Expansion ports should be indifferent to the nature of the added space: hard-hulled payload bay sized modules brought up from Earth; "telescoping" or otherwise unfolding hard-hull modules which allow more usable volume; or inflatable structures. Of these, the cylinder can offer the same or greater volume than the sphere for the same or lower height. And the torus offers a more stable footprint as well as room for built-in features in its "donut-hole" [cf. MMM #50, NOV '91, pp.6-8, "HOSTELS: Lowering the Threshold to Lunar Occupancy: Part IV, Hostel-Appropriate Architectures"]

We have recently touched on another topic which will greatly affect the ease or difficulty of outpost expansion: the manner in which we apply shielding mass made of regolith. If we apply it directly, a certain amount of tedious, gingerly delicate, and messy excavation may be necessary to expose the expansion point decided upon. If we apply our shielding indirectly, as in a hangar shed arch roof over the outpost site, then this shielding will not be in our way when we need to expand, and, as a bonus, the workers effecting the expansion can work in a safer, radiation- and micrometeorite-free "lee" vacuum under the hangar shed.

The layout of the site must also be considered, and we won't want to pick a site that unduly constricts opportunities for expansion with too close scenic but in-the-way features like crater walls, rille shoulders, scarps, etc.

Expansion for what?

We will want to expand our outpost in a timely fashion to provide together both more living space and more operations space. In expanded living space will be additional private quarters for more crew, more and better furnished common space, more recreational and leisure space, more space for added life support and food production, even garden space.

Expanded operations will include: exploration and in-the-field prospecting, mining, material production, manufacturing, expanded sample and product testing laboratory, product fabrication facilities, inside storage, etc. Obviously, reason exists for considerable expansion, stage by stage.

Planning for expansion must be flexible. Some of the things we think we can do and do well enough on the moon may not work out or present engineering and prerequisite difficulties may mandate putting them off until later. Other unsuspected opportunities for useful and profitable activity that can be supported early on will emerge. The exact sequence of diversification into iron and steel, glass and glass composites, ceramics and cast basalt, and lunar concrete, should be kept provisional and open to unfolding realities of need and ability. Expansion must then be both flexibly preplanned and opportunistic. This is in fact how things unfold on Earth. It will be no different on the moon.

Addition of "Out-Facilities"

Initially, the outpost will be quite compact and integral with the only peripheral installations being solar arrays and radiators, antennae, tank storage farms, the space pad, power generation and storage, etc. But the time will soon come when we will want to move industrial operations that have passed their field trials out of the 'incubator' space within the original outpost complex into new, more spacious, and more rationally designed industrial quarters more or less nearby. Such industrial space may be connected to the outpost by a pressurized corridor tube or "cunnicula" of some sort, or it may be accessed, also in shirt sleeves, by a docking personnel transport coach. However, if the facility uses a lot of raw materials "mined" at some distance, the whole industrial operation might better be placed at a suitable site handier to the source.

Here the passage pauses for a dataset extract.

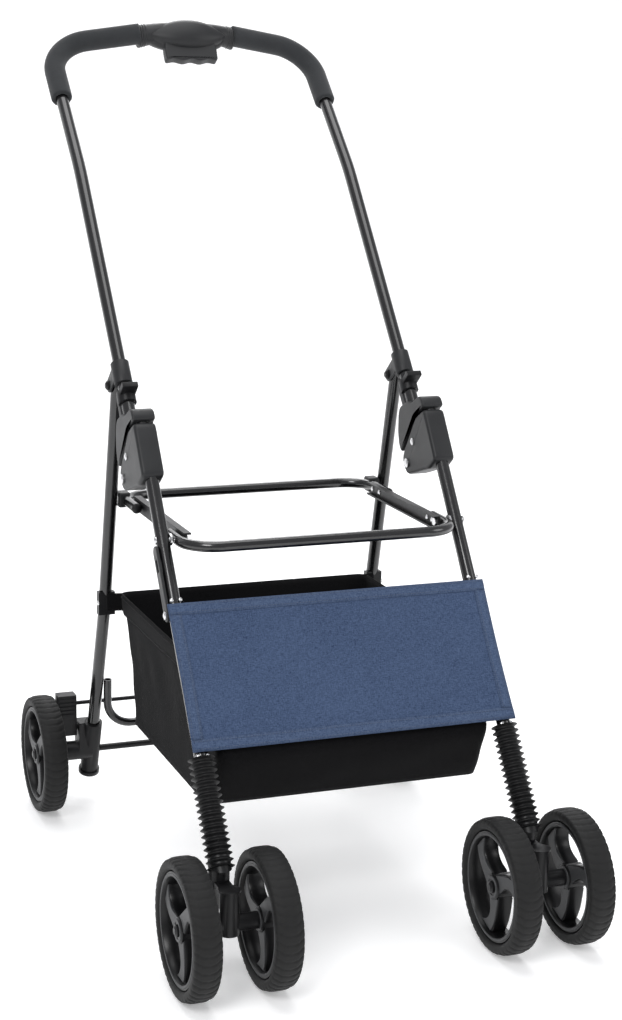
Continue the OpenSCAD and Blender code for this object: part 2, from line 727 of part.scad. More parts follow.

Another unconnected complex likely to arise early on is a "Port Operations" facility at the moon base spacepad site, as the pace of expansion increases and with it the amount and frequency of traffic between base and Earth and/or Earth orbit. Additional "exclaves" may be at an astronomical observatory installation within logistical support range of the outpost, and even a sort of getaway recreational retreat, say on the scenic rim of a large not-too-hard-to-reach crater or rille. 'Androgynous' dock-locks will make such actually separate installations functionally contiguous allowing easy, safe, and comfortable passage from one to the other. Keeping pace with all this will be an expanding road network, reworked as need be to handle more frequent and heavier traffic loads.

Room for Visitors

At first, there will be no room or provision for "non-working" visitors. As the outpost expands, spare quarters for guests may be set aside (possibly the original, now outmoded crew quarters). Only as the outpost expands to the point where potential income from visitors outweighs the "bother" that looking out for them will cause, will a real ticket-purchasing visitor influx begin. The outpost will then have a dedicated hotel, a tourist excursion coach, and an itinerary of visitable sites. And outpost population will have grown quite a bit.